Less touching was Jason Akermanis’ summation of Stynes on a Queensland radio station. Akermanis has since apologised and explained what he meant to say when he described the late Demon as “a nasty man in his day” and questioned whether he deserved a state funeral.

“My comments in regard to Jim have been taken entirely out of context,” Akermanis said in his apology.

Sorry, Aker, but they weren’t taken out of context — you may have worded your own words poorly, but they weren’t taken out of context. There’s a big difference.

But I’m not here to Aker-bash. What is interesting though is the age-old taboo regarding speaking ill of the dead.

The backlash against Akermanis was not about whether he really thought such things about Stynes or whether they were true or not, but instead focused on an indignant rage that trumpeted “You can’t say that about someone who’s just died!”.

Why can’t you? Why isn’t someone allowed to say such things after someone has died if you’re allowed to say them while the person is alive?

Is it purely because the person is no longer there to defend themselves?

Or does respect for the dead overwhelm free speech?

Or do a person’s flaws simply evaporate in death? Are all sins forgiven in the act of dying?

Obviously it’s a sensitive time, so is it best to adhere to the grandmotherly advice that if you don’t have something nice to say don’t say anything at all?

Akermanis doesn’t deserve applause for his comments, nor do I agree with him, but perhaps it boils down to an ideal attributed to Voltaire: “I disapprove of what you say, but I will defend to the death your right to say it.”

The Chaser got in all sorts of trouble with their Eulogy Song back in 2007, which asked similar questions while taking satirical swipes at the likes of Steve Irwin, Peter Brock and Princess Diana. Of course, they took it to absurd extremes (which is where part of the humour lies).

But at the heart of that ire-raising ditty was a kernel of truth — the foibles and follies of people are forgotten as soon as they shuffle off this mortal coil.

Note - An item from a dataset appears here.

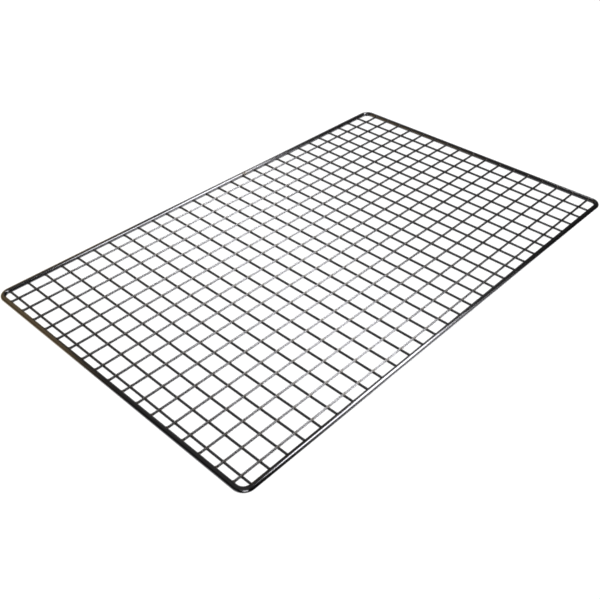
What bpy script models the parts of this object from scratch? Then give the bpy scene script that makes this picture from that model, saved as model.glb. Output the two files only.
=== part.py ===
"""Cooling rack: a welded grid of round wires inside one thicker round rod bent into a rectangle.

Metres, +Z up. X runs along the long side and Y along the short side. The origin is the middle of
the rack's outline, on the surface that the rack lies on. The short cross wires form the lower
layer of the grid and the long wires lie on top of them. Every wire stops at the inner side of the
frame rod, where the real rack is welded.
"""

import math

import bmesh
import bpy
from mathutils import Matrix, Vector

# Driving dimensions
ROD_DIAMETER = 0.0063
WIRE_DIAMETER = 0.0025
GRID_PITCH = 0.0254
CROSS_WIRES = 28
LONG_WIRES = 17
CORNER_RADIUS = 0.012

# From the frame's centre line to the middle of the first wire on each side: the grid isn't centred
LEFT_MARGIN = 0.0136
RIGHT_MARGIN = 0.0282
FRONT_MARGIN = 0.0168
BACK_MARGIN = 0.0241

# Clearances that stand for the welds, so that no two solids share a volume
LAYER_CLEARANCE = 0.0002
END_CLEARANCE = 0.0003

# Facets: a multiple of 4 on the rod gives it a flat facet at the bottom, at the top and at each side
ROD_SIDES = 16
WIRE_SIDES = 12
CORNER_STEPS = 8
SMOOTH_ANGLE = math.radians(50)

# Worked out from the above: half sizes of the frame's centre line, and the two layers' heights
FRAME_HALF_X = ((CROSS_WIRES - 1) * GRID_PITCH + LEFT_MARGIN + RIGHT_MARGIN) / 2
FRAME_HALF_Y = ((LONG_WIRES - 1) * GRID_PITCH + FRONT_MARGIN + BACK_MARGIN) / 2
ROD_APOTHEM = ROD_DIAMETER / 2
ROD_CORNER_RADIUS = ROD_APOTHEM / math.cos(math.pi / ROD_SIDES)
LAYER_OFFSET = (WIRE_DIAMETER + LAYER_CLEARANCE) / 2
CROSS_HEIGHT = ROD_APOTHEM - LAYER_OFFSET
LONG_HEIGHT = ROD_APOTHEM + LAYER_OFFSET
END_SETBACK = ROD_CORNER_RADIUS + END_CLEARANCE
CROSS_LENGTH = 2 * (FRAME_HALF_Y - END_SETBACK)
LONG_LENGTH = 2 * (FRAME_HALF_X - END_SETBACK)


def clear_scene():
    for thing in list(bpy.data.objects):
        bpy.data.objects.remove(thing, do_unlink=True)


def steel(name, colour, roughness):
    """A bright metal finish."""
    material = bpy.data.materials.new(name)
    material.use_nodes = True
    shader = material.node_tree.nodes["Principled BSDF"]
    shader.inputs["Base Color"].default_value = (*colour, 1.0)
    shader.inputs["Metallic"].default_value = 1.0
    shader.inputs["Roughness"].default_value = roughness
    return material


def finished_mesh(name, form, material):
    """The mesh made from a bmesh, facing outwards, smooth round its curve and sharp at its ends."""
    bmesh.ops.recalc_face_normals(form, faces=form.faces)
    mesh = bpy.data.meshes.new(name)
    form.to_mesh(mesh)
    form.free()
    mesh.shade_smooth()
    mesh.set_sharp_from_angle(angle=SMOOTH_ANGLE)
    mesh.materials.append(material)
    return mesh


def place(name, mesh, location, parent):
    thing = bpy.data.objects.new(name, mesh)
    thing.location = location
    thing.parent = parent
    bpy.context.scene.collection.objects.link(thing)
    return thing


def frame_stations():
    """Points round the rod's centre line, each with the outward direction there."""
    bend_x = FRAME_HALF_X - CORNER_RADIUS
    bend_y = FRAME_HALF_Y - CORNER_RADIUS
    corners = ((1, 1, 0), (-1, 1, 90), (-1, -1, 180), (1, -1, 270))
    for side_x, side_y, start in corners:
        centre = Vector((side_x * bend_x, side_y * bend_y, 0))
        for step in range(CORNER_STEPS + 1):
            angle = math.radians(start + 90 * step / CORNER_STEPS)
            outward = Vector((math.cos(angle), math.sin(angle), 0))
            yield centre + CORNER_RADIUS * outward, outward


def frame_mesh(material):
    """One closed rod: a polygon section carried round the rounded rectangle."""
    form = bmesh.new()
    up = Vector((0, 0, 1))
    rings = []
    for point, outward in frame_stations():
        ring = []
        for side in range(ROD_SIDES):
            angle = 2 * math.pi * (side + 0.5) / ROD_SIDES
            offset = math.cos(angle) * outward + math.sin(angle) * up
            ring.append(form.verts.new(point + ROD_CORNER_RADIUS * offset))
        rings.append(ring)
    for index, ring in enumerate(rings):
        following = rings[(index + 1) % len(rings)]
        for side in range(ROD_SIDES):
            beside = (side + 1) % ROD_SIDES
            form.faces.new((ring[side], following[side], following[beside], ring[beside]))
    return finished_mesh("frame_rod", form, material)


def wire_mesh(name, length, turn, material):
    """A straight round wire, centred on its own origin, with square-cut ends."""
    form = bmesh.new()
    bmesh.ops.create_cone(
        form,
        cap_ends=True,
        segments=WIRE_SIDES,
        radius1=WIRE_DIAMETER / 2,
        radius2=WIRE_DIAMETER / 2,
        depth=length,
        matrix=turn,
    )
    return finished_mesh(name, form, material)


def build_frame(parent):
    material = steel("frame_rod_steel", (0.58, 0.58, 0.59), 0.18)
    place("frame_rod", frame_mesh(material), (0, 0, ROD_APOTHEM), parent)


def build_cross_wires(parent):
    """The lower layer, from the left side to the right side."""
    material = steel("cross_wire_steel", (0.55, 0.55, 0.56), 0.2)
    mesh = wire_mesh("cross_wire", CROSS_LENGTH, Matrix.Rotation(math.pi / 2, 3, "X").to_4x4(), material)
    for number in range(CROSS_WIRES):
        across = -FRAME_HALF_X + LEFT_MARGIN + number * GRID_PITCH
        place(f"cross_wire_{number + 1:02d}", mesh, (across, 0, CROSS_HEIGHT), parent)


def build_long_wires(parent):
    """The upper layer, from the front side to the back side."""
    material = steel("long_wire_steel", (0.6, 0.6, 0.61), 0.2)
    mesh = wire_mesh("long_wire", LONG_LENGTH, Matrix.Rotation(math.pi / 2, 3, "Y").to_4x4(), material)
    for number in range(LONG_WIRES):
        along = -FRAME_HALF_Y + FRONT_MARGIN + number * GRID_PITCH
        place(f"long_wire_{number + 1:02d}", mesh, (0, along, LONG_HEIGHT), parent)


def main():
    clear_scene()
    rack = bpy.data.objects.new("cooling_rack", None)
    bpy.context.scene.collection.objects.link(rack)
    build_frame(rack)
    build_cross_wires(rack)
    build_long_wires(rack)


main()
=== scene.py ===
"""The looks of the cooling rack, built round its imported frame.

Metres, +Z up, in the frame's own place: X runs along the long side, Y along the short side. Each
straight solid of the frame gets a finer piece that stands for it: a drawn wire that wanders a
little and is pressed flat where the welding electrodes held it, and a smooth bent rod. The welds
are pieces of their own.
"""

import math
import random

import bpy
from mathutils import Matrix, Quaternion, Vector


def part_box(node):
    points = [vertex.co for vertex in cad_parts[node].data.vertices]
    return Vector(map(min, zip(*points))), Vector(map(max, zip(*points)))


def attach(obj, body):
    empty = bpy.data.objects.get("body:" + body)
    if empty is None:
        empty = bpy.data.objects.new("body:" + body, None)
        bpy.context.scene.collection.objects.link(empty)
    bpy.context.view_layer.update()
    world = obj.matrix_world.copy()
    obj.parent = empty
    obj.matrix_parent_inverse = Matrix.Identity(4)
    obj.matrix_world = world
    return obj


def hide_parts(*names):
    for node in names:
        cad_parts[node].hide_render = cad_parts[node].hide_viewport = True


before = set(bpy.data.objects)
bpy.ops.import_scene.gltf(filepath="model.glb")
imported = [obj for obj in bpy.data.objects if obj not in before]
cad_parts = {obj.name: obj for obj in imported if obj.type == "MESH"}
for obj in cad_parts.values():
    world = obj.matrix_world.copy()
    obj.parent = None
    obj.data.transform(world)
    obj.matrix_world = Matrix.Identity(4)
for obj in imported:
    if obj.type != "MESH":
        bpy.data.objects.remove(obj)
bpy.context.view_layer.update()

# Sizes read from the frame
ROD_LOW, ROD_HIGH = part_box("frame_rod")
CROSS_NODES = sorted(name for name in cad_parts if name.startswith("cross_wire"))
LONG_NODES = sorted(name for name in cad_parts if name.startswith("long_wire"))
ROD_RADIUS = (ROD_HIGH.z - ROD_LOW.z) / 2
ROD_HEIGHT = (ROD_HIGH.z + ROD_LOW.z) / 2
HALF_X = (ROD_HIGH.x - ROD_LOW.x) / 2 - ROD_RADIUS
HALF_Y = (ROD_HIGH.y - ROD_LOW.y) / 2 - ROD_RADIUS
MM = 0.001
UP = Vector((0, 0, 1))

# The rod. Its two ends are butt-welded on the back side, and the weld is ground between two dips
CORNER_RADIUS = 12 * MM
ROD_SIDES = 32
CORNER_STEPS = 16
ROD_STEP = 24 * MM
BEND_THINNING = 0.03
SEAM_X = 60 * MM
SEAM_HALF_WIDTH = 1.8 * MM
SEAM_DIP = 0.12 * MM
SEAM_DIP_WIDTH = 0.9 * MM
SEAM_STEPS = 8
SEAM_STEP = 0.75 * MM
SEAM_TINT_WIDTH = 5 * MM

# The wires. Places along a wire are millimetres from a weld, or shares of the way between two welds
WIRE_SIDES = 16
WIRE_END_DEPTH = 0.55
WELD_SINK = 0.62 * MM
ELECTRODE_FLAT = 0.16 * MM
ELECTRODE_REACH = 1.9 * MM
WELD_BULGE = 0.07
WELD_SPREAD = 1.5 * MM
WELD_TINT_WIDTH = 2.6 * MM
WELD_STATIONS = (-3.4, -2.2, -1.6, -0.9, 0.0, 0.9, 1.6, 2.2, 3.4)
SPAN_STATIONS = (0.3, 0.5, 0.7)
END_STATION = 4 * MM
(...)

Take Whitney Houston for instance.

Two years ago, when she toured Australia, fans stormed out of her concerts, demanded their money back, and labelled her washed up. Gossip mags got plenty of mileage out of calling her a drug addict and an irresponsible parent.

As soon as she died, that all disappeared into the background.

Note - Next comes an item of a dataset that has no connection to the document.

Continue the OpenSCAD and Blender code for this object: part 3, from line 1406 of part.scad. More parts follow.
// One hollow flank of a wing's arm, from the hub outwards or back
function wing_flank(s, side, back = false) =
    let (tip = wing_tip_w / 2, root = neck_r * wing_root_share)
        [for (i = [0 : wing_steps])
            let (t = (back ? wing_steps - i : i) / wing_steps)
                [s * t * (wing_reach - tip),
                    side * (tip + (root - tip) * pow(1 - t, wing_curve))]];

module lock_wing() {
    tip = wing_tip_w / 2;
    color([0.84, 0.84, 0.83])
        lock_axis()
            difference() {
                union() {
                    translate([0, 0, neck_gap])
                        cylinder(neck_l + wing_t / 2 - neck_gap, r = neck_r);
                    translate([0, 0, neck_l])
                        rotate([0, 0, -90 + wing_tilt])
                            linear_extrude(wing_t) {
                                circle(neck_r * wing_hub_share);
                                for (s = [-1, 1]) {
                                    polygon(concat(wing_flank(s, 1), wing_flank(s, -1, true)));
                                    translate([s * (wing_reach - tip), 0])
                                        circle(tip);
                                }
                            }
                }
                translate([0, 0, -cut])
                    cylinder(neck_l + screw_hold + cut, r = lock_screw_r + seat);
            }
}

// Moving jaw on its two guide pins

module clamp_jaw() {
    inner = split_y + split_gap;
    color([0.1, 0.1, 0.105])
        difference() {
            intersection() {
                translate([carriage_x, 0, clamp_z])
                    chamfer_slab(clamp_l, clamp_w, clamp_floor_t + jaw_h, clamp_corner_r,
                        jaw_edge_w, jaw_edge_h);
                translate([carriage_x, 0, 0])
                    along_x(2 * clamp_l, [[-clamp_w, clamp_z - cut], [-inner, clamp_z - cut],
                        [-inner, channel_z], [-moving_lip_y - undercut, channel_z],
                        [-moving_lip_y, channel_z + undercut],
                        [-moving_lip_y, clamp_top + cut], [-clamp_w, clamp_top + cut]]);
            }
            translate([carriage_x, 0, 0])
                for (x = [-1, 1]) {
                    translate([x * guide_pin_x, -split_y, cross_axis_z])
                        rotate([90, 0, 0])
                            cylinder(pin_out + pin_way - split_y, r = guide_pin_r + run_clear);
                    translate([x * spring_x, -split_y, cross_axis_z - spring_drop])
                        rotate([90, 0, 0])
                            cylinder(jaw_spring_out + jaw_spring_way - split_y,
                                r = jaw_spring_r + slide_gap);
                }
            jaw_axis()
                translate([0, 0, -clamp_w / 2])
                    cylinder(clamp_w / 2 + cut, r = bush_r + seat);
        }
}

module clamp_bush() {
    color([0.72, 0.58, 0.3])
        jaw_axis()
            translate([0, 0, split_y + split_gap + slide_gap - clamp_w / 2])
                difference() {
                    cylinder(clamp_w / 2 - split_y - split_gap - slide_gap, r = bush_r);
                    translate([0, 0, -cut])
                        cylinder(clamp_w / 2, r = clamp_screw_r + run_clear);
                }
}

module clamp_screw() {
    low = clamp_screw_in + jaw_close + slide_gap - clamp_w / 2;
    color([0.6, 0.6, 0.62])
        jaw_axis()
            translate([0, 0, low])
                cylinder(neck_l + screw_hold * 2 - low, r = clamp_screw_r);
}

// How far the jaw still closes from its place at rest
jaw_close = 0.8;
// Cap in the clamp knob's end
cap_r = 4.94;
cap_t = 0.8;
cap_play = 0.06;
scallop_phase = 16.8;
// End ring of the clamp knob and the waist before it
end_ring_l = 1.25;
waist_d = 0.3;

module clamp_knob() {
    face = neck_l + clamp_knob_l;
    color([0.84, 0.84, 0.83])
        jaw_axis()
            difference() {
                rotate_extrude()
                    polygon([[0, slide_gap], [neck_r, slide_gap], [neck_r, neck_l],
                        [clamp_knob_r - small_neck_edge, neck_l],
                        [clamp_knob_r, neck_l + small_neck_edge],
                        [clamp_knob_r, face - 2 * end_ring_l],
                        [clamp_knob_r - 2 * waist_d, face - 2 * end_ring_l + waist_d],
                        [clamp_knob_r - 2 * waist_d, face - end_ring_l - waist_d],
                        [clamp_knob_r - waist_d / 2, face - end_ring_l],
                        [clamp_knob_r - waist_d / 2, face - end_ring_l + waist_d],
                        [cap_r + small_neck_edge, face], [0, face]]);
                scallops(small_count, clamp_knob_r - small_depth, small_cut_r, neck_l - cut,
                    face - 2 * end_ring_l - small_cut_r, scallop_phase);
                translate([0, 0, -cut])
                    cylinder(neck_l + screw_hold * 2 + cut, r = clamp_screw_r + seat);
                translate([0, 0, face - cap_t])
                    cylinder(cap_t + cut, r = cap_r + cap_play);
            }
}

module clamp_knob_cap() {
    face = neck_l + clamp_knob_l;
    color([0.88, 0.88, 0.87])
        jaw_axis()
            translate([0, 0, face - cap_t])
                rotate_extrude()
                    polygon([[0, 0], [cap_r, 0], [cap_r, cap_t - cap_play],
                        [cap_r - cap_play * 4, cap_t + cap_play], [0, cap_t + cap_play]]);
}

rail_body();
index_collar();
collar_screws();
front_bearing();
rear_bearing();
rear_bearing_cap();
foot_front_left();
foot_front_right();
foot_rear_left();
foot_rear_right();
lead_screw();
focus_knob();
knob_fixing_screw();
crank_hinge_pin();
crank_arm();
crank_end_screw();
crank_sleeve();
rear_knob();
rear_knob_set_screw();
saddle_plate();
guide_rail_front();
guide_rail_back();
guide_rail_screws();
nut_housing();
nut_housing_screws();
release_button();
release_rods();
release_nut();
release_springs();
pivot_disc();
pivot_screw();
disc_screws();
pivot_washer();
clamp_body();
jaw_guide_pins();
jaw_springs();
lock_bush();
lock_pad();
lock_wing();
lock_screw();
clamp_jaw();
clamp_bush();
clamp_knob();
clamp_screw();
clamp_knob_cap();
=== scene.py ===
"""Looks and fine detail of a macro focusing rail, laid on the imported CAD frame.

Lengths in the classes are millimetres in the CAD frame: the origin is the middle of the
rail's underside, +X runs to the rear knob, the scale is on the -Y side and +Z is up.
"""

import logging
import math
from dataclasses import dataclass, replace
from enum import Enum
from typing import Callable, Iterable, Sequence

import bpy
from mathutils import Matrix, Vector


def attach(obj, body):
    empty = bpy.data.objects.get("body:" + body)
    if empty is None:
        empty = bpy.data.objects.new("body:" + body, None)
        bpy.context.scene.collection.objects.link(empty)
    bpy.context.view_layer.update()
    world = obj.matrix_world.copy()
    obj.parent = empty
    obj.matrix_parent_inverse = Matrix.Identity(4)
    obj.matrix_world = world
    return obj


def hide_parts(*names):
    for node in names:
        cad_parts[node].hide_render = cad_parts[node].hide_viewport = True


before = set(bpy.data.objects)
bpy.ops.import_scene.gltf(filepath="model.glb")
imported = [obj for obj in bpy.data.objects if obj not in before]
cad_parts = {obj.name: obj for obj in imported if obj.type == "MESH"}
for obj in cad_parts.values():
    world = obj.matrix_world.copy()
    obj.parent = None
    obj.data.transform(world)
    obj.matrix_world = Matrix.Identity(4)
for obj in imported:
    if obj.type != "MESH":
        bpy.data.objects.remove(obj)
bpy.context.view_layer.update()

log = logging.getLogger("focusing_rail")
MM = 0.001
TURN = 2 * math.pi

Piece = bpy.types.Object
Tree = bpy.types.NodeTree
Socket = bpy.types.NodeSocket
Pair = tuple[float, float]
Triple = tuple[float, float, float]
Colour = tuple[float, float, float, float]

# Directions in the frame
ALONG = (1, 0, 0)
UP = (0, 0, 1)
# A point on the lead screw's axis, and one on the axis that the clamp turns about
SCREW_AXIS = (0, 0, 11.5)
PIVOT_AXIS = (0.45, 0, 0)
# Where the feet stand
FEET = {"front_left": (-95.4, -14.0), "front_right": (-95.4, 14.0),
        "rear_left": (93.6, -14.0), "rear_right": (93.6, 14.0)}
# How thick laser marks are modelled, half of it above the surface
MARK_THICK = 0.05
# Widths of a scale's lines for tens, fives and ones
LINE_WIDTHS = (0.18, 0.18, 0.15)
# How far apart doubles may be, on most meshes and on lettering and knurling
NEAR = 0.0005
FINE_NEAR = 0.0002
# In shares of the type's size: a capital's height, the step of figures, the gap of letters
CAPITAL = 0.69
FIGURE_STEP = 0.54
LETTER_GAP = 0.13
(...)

Ditto for Amy Winehouse. While plenty of obituaries mentioned both singers’ struggles, the issues went from headline to footnote. And let’s not even mention Michael Jackson’s dark past.

Death has a habit of making heroes and heroines out of all but the worst kind.

We didn’t look for Hitler’s good side or Saddam Hussein’s, I suppose, although I’m pretty sure gangland criminal Carl Williams became a “loving father and husband” in the end.

But why is it that we can fearlessly tell the truth about a person when they are alive, but we are expected to change our opinions of them in death?

Akermanis, in his typically idiotic and unsophisticated way, was simply trying to be honest.

He chose the wrong bloke at the wrong time, but at least he was was brave enough to be honest.